**Exercise prompt**
Write out again, unaltered, the lines from the start through the line containing "const SOFT_GAP = 0.1;".

-- START Information provided --

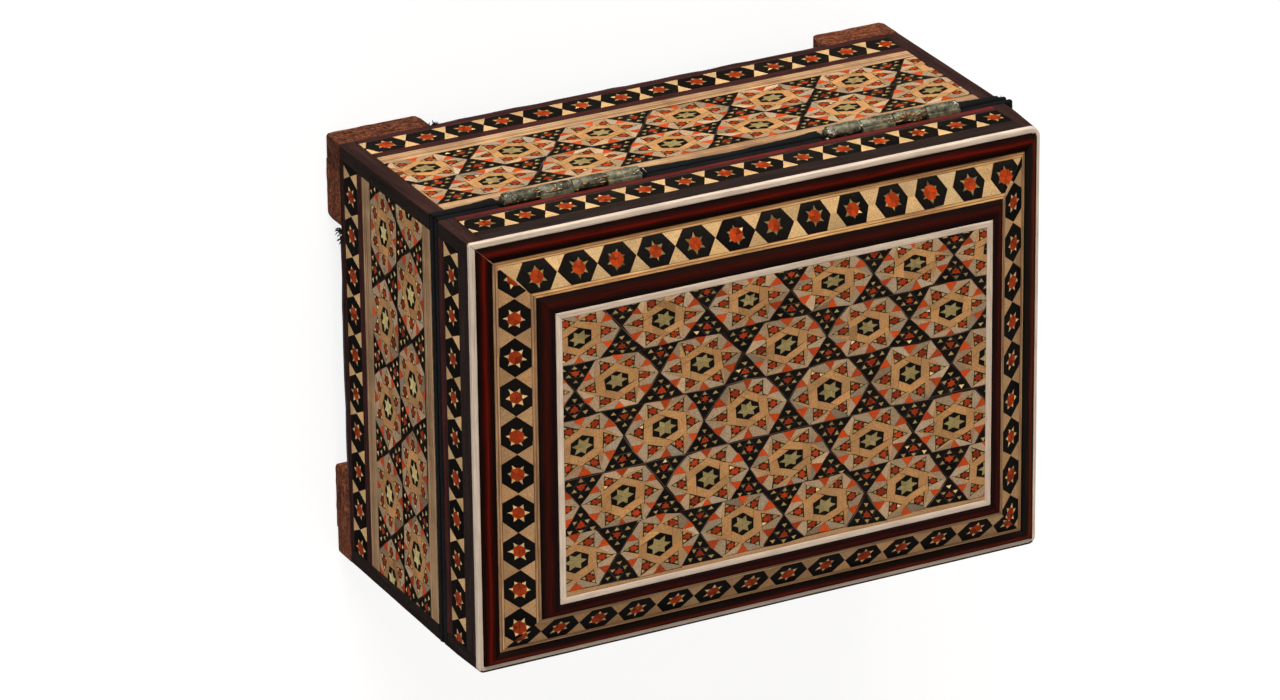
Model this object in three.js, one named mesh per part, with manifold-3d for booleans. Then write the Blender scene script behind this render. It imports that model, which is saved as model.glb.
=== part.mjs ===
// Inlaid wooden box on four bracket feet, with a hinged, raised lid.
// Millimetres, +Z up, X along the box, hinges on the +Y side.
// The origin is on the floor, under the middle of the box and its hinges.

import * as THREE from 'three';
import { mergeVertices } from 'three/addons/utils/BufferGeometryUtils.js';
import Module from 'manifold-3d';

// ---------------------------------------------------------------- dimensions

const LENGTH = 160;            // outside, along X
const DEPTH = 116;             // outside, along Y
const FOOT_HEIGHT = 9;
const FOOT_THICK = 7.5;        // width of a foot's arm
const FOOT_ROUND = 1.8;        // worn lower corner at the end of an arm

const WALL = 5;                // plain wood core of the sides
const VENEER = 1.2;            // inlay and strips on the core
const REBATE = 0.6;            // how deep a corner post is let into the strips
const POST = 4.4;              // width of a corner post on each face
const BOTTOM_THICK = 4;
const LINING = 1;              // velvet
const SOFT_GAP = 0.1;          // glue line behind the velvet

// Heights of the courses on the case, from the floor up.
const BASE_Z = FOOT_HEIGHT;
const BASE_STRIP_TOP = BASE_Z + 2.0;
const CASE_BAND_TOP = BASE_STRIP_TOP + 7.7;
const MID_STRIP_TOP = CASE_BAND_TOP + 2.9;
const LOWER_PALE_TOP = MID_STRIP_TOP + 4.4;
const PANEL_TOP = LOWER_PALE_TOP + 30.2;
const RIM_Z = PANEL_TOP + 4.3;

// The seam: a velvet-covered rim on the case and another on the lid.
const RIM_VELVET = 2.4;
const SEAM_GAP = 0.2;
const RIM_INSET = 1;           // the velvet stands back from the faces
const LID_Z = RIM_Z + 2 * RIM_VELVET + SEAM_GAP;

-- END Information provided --

**Result of this task**
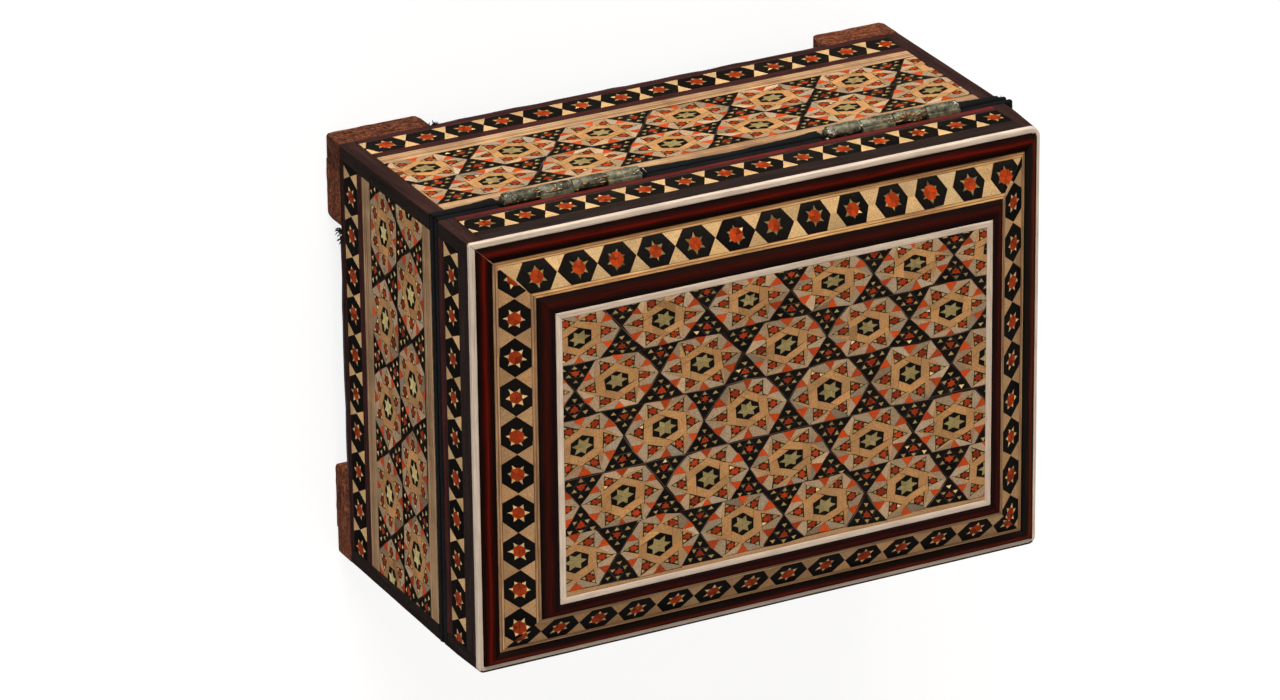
Model this object in three.js, one named mesh per part, with manifold-3d for booleans. Then write the Blender scene script behind this render. It imports that model, which is saved as model.glb.
=== part.mjs ===
// Inlaid wooden box on four bracket feet, with a hinged, raised lid.
// Millimetres, +Z up, X along the box, hinges on the +Y side.
// The origin is on the floor, under the middle of the box and its hinges.

import * as THREE from 'three';
import { mergeVertices } from 'three/addons/utils/BufferGeometryUtils.js';
import Module from 'manifold-3d';

// ---------------------------------------------------------------- dimensions

const LENGTH = 160;            // outside, along X
const DEPTH = 116;             // outside, along Y
const FOOT_HEIGHT = 9;
const FOOT_THICK = 7.5;        // width of a foot's arm
const FOOT_ROUND = 1.8;        // worn lower corner at the end of an arm

const WALL = 5;                // plain wood core of the sides
const VENEER = 1.2;            // inlay and strips on the core
const REBATE = 0.6;            // how deep a corner post is let into the strips
const POST = 4.4;              // width of a corner post on each face
const BOTTOM_THICK = 4;
const LINING = 1;              // velvet
const SOFT_GAP = 0.1;          // glue line behind the velvet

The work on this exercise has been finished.